When I arrived in Shanghai, my Chinese colleagues kindly met me and helped me get organised. I had no problems finding a room in a shared flat through a website. Generally speaking, life in Shanghai is very similar to life in Western societies. There is the convenience of being able to buy food 24/7 and the restaurants are clean and cheap. The food in our canteen was much better than food in many German university refectories and it was also a lot cheaper.
Working in a Chinese laboratory is very different from what I had been used to in Germany. Many students start work at around eight in the morning and do not go home before eleven p.m. This might sound awful at first, but in fact the Chinese do not work non-stop like people do in Germany. The majority of students live on campus and prefer to spend their free time in the laboratory rather than in their rooms.

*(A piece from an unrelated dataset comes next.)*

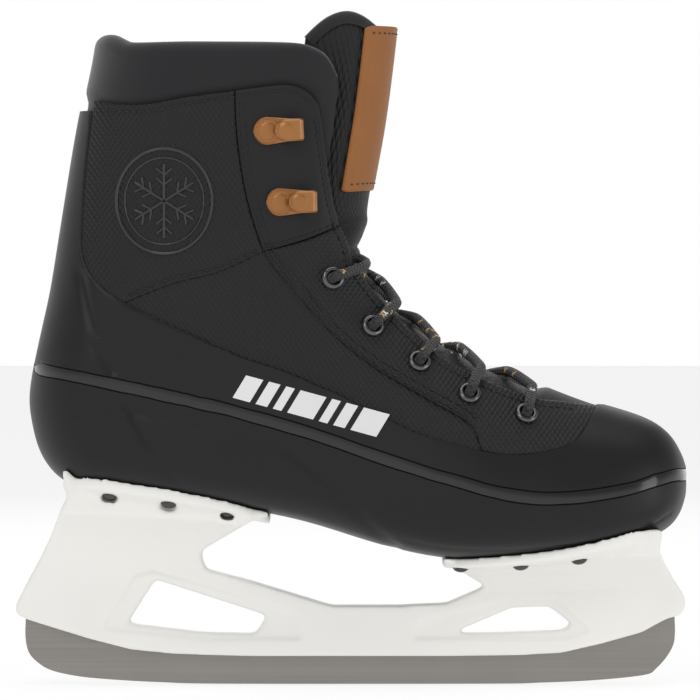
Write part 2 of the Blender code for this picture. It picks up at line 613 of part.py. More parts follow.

I was the only foreigner in my group and in the entire institute, which has around 1000 employees, there were no more than four other foreigners. This meant I got a genuine insight into the way young educated Chinese live. Working in the institute was a very pleasant experience. Everybody was really helpful and most of them spoke English reasonably well. As a matter of fact, my Chinese colleagues quite enjoyed having me there, as it meant they could practise and improve their English. I was also able to put my basic knowledge of Chinese to good use and improve my knowledge of everyday Chinese. I used to go out for dinner with colleagues and also joined them in other activities like karaoke or ice skating. Thanks to my French flatmate and social networks it was easy for me to contact and meet other young foreigners.
I would like to thank the Baden-Württemberg government for setting up this scholarship programme and for the financial support I received.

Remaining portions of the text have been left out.